## WHAT YOU NEED TO DO
Print the entire listing. Each line must match the original exactly.

-- Begin GIVEN MATERIAL --

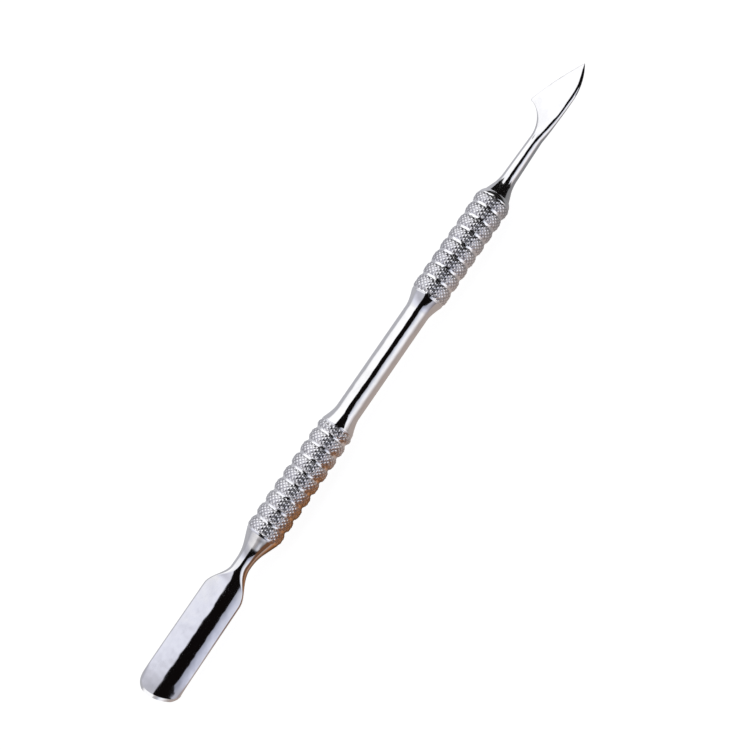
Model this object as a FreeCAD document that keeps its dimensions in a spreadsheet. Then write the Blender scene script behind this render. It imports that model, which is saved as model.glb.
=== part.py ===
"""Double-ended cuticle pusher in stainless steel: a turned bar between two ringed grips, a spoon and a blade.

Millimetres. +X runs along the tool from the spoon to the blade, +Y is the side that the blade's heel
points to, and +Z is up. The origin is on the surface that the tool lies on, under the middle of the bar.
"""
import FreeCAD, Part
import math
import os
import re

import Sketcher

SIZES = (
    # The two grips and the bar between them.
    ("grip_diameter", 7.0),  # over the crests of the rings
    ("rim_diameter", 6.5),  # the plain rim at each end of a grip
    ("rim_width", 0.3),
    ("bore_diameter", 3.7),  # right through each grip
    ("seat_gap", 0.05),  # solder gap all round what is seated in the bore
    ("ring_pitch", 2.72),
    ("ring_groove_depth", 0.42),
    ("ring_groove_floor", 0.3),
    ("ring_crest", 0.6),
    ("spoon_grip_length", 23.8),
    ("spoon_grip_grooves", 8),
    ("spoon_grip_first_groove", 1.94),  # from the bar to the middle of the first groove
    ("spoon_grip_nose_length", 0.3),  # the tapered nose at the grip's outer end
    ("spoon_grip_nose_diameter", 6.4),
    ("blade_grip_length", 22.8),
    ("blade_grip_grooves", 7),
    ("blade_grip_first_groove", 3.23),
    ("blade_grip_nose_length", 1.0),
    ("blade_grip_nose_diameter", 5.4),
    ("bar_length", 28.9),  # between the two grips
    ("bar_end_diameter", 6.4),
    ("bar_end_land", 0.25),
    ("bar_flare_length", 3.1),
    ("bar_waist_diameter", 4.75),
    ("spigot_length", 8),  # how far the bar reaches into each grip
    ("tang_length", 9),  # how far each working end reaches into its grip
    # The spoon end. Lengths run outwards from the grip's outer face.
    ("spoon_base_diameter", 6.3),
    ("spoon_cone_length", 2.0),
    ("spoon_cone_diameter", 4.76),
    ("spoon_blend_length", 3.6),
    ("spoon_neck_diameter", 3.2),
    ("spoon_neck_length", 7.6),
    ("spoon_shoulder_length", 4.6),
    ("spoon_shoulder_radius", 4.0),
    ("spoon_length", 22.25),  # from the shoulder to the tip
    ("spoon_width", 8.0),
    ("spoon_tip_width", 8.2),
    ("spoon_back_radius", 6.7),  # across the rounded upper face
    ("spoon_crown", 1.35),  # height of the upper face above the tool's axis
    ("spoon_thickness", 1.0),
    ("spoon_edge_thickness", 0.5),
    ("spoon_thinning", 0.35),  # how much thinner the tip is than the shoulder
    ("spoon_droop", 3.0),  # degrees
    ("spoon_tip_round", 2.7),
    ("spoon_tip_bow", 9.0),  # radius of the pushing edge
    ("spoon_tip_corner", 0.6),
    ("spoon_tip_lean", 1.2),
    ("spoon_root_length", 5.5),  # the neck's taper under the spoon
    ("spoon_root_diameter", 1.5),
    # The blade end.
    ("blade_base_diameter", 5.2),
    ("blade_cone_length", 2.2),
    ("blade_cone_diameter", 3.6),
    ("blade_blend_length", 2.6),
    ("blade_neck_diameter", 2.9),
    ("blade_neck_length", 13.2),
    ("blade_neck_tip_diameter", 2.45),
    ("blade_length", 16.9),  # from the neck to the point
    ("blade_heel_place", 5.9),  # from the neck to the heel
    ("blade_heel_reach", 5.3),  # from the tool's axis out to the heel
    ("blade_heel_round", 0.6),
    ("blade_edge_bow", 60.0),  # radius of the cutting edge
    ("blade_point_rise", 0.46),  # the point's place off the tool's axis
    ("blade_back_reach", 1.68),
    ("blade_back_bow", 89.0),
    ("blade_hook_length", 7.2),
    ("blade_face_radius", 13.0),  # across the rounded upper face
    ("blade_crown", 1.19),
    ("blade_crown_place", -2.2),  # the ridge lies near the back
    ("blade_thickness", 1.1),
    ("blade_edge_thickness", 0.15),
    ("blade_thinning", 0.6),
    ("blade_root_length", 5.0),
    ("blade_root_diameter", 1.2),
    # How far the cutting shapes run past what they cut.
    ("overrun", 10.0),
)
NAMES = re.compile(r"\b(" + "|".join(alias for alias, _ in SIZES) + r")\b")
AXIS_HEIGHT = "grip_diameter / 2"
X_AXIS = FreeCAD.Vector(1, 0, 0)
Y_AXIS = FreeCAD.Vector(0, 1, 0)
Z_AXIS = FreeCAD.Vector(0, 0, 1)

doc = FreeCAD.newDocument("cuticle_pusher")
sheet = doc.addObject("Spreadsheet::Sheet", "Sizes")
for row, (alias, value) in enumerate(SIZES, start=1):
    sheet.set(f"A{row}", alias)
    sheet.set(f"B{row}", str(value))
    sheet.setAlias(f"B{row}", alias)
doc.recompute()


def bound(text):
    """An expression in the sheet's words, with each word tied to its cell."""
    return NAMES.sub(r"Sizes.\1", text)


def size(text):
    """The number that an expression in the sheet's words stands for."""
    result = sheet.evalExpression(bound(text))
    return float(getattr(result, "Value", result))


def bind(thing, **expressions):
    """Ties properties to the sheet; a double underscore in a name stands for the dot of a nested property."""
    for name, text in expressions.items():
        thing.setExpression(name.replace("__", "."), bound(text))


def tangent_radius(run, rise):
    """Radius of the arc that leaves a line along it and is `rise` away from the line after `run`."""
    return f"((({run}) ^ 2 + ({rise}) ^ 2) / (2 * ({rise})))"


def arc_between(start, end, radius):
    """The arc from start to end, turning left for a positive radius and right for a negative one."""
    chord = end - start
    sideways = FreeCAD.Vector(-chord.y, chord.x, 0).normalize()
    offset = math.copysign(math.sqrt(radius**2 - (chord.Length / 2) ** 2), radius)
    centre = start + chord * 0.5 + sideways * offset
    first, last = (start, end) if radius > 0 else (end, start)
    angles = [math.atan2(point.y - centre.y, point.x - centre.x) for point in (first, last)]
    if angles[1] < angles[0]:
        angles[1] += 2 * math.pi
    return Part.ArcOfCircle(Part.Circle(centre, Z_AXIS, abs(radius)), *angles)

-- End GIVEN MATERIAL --

## THE RESULT
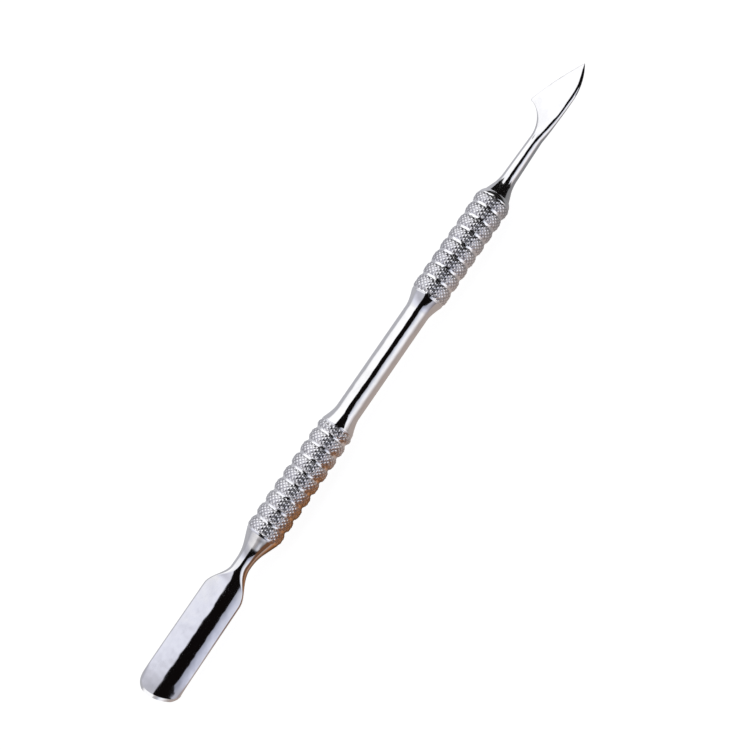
Model this object as a FreeCAD document that keeps its dimensions in a spreadsheet. Then write the Blender scene script behind this render. It imports that model, which is saved as model.glb.
=== part.py ===
"""Double-ended cuticle pusher in stainless steel: a turned bar between two ringed grips, a spoon and a blade.

Millimetres. +X runs along the tool from the spoon to the blade, +Y is the side that the blade's heel
points to, and +Z is up. The origin is on the surface that the tool lies on, under the middle of the bar.
"""
import FreeCAD, Part
import math
import os
import re

import Sketcher

SIZES = (
    # The two grips and the bar between them.
    ("grip_diameter", 7.0),  # over the crests of the rings
    ("rim_diameter", 6.5),  # the plain rim at each end of a grip
    ("rim_width", 0.3),
    ("bore_diameter", 3.7),  # right through each grip
    ("seat_gap", 0.05),  # solder gap all round what is seated in the bore
    ("ring_pitch", 2.72),
    ("ring_groove_depth", 0.42),
    ("ring_groove_floor", 0.3),
    ("ring_crest", 0.6),
    ("spoon_grip_length", 23.8),
    ("spoon_grip_grooves", 8),
    ("spoon_grip_first_groove", 1.94),  # from the bar to the middle of the first groove
    ("spoon_grip_nose_length", 0.3),  # the tapered nose at the grip's outer end
    ("spoon_grip_nose_diameter", 6.4),
    ("blade_grip_length", 22.8),
    ("blade_grip_grooves", 7),
    ("blade_grip_first_groove", 3.23),
    ("blade_grip_nose_length", 1.0),
    ("blade_grip_nose_diameter", 5.4),
    ("bar_length", 28.9),  # between the two grips
    ("bar_end_diameter", 6.4),
    ("bar_end_land", 0.25),
    ("bar_flare_length", 3.1),
    ("bar_waist_diameter", 4.75),
    ("spigot_length", 8),  # how far the bar reaches into each grip
    ("tang_length", 9),  # how far each working end reaches into its grip
    # The spoon end. Lengths run outwards from the grip's outer face.
    ("spoon_base_diameter", 6.3),
    ("spoon_cone_length", 2.0),
    ("spoon_cone_diameter", 4.76),
    ("spoon_blend_length", 3.6),
    ("spoon_neck_diameter", 3.2),
    ("spoon_neck_length", 7.6),
    ("spoon_shoulder_length", 4.6),
    ("spoon_shoulder_radius", 4.0),
    ("spoon_length", 22.25),  # from the shoulder to the tip
    ("spoon_width", 8.0),
    ("spoon_tip_width", 8.2),
    ("spoon_back_radius", 6.7),  # across the rounded upper face
    ("spoon_crown", 1.35),  # height of the upper face above the tool's axis
    ("spoon_thickness", 1.0),
    ("spoon_edge_thickness", 0.5),
    ("spoon_thinning", 0.35),  # how much thinner the tip is than the shoulder
    ("spoon_droop", 3.0),  # degrees
    ("spoon_tip_round", 2.7),
    ("spoon_tip_bow", 9.0),  # radius of the pushing edge
    ("spoon_tip_corner", 0.6),
    ("spoon_tip_lean", 1.2),
    ("spoon_root_length", 5.5),  # the neck's taper under the spoon
    ("spoon_root_diameter", 1.5),
    # The blade end.
    ("blade_base_diameter", 5.2),
    ("blade_cone_length", 2.2),
    ("blade_cone_diameter", 3.6),
    ("blade_blend_length", 2.6),
    ("blade_neck_diameter", 2.9),
    ("blade_neck_length", 13.2),
    ("blade_neck_tip_diameter", 2.45),
    ("blade_length", 16.9),  # from the neck to the point
    ("blade_heel_place", 5.9),  # from the neck to the heel
    ("blade_heel_reach", 5.3),  # from the tool's axis out to the heel
    ("blade_heel_round", 0.6),
    ("blade_edge_bow", 60.0),  # radius of the cutting edge
    ("blade_point_rise", 0.46),  # the point's place off the tool's axis
    ("blade_back_reach", 1.68),
    ("blade_back_bow", 89.0),
    ("blade_hook_length", 7.2),
    ("blade_face_radius", 13.0),  # across the rounded upper face
    ("blade_crown", 1.19),
    ("blade_crown_place", -2.2),  # the ridge lies near the back
    ("blade_thickness", 1.1),
    ("blade_edge_thickness", 0.15),
    ("blade_thinning", 0.6),
    ("blade_root_length", 5.0),
    ("blade_root_diameter", 1.2),
    # How far the cutting shapes run past what they cut.
    ("overrun", 10.0),
)
NAMES = re.compile(r"\b(" + "|".join(alias for alias, _ in SIZES) + r")\b")
AXIS_HEIGHT = "grip_diameter / 2"
X_AXIS = FreeCAD.Vector(1, 0, 0)
Y_AXIS = FreeCAD.Vector(0, 1, 0)
Z_AXIS = FreeCAD.Vector(0, 0, 1)

doc = FreeCAD.newDocument("cuticle_pusher")
sheet = doc.addObject("Spreadsheet::Sheet", "Sizes")
for row, (alias, value) in enumerate(SIZES, start=1):
    sheet.set(f"A{row}", alias)
    sheet.set(f"B{row}", str(value))
    sheet.setAlias(f"B{row}", alias)
doc.recompute()


def bound(text):
    """An expression in the sheet's words, with each word tied to its cell."""
    return NAMES.sub(r"Sizes.\1", text)


def size(text):
    """The number that an expression in the sheet's words stands for."""
    result = sheet.evalExpression(bound(text))
    return float(getattr(result, "Value", result))


def bind(thing, **expressions):
    """Ties properties to the sheet; a double underscore in a name stands for the dot of a nested property."""
    for name, text in expressions.items():
        thing.setExpression(name.replace("__", "."), bound(text))


def tangent_radius(run, rise):
    """Radius of the arc that leaves a line along it and is `rise` away from the line after `run`."""
    return f"((({run}) ^ 2 + ({rise}) ^ 2) / (2 * ({rise})))"


def arc_between(start, end, radius):
    """The arc from start to end, turning left for a positive radius and right for a negative one."""
    chord = end - start
    sideways = FreeCAD.Vector(-chord.y, chord.x, 0).normalize()
    offset = math.copysign(math.sqrt(radius**2 - (chord.Length / 2) ** 2), radius)
    centre = start + chord * 0.5 + sideways * offset
    first, last = (start, end) if radius > 0 else (end, start)
    angles = [math.atan2(point.y - centre.y, point.x - centre.x) for point in (first, last)]
    if angles[1] < angles[0]:
        angles[1] += 2 * math.pi
    return Part.ArcOfCircle(Part.Circle(centre, Z_AXIS, abs(radius)), *angles)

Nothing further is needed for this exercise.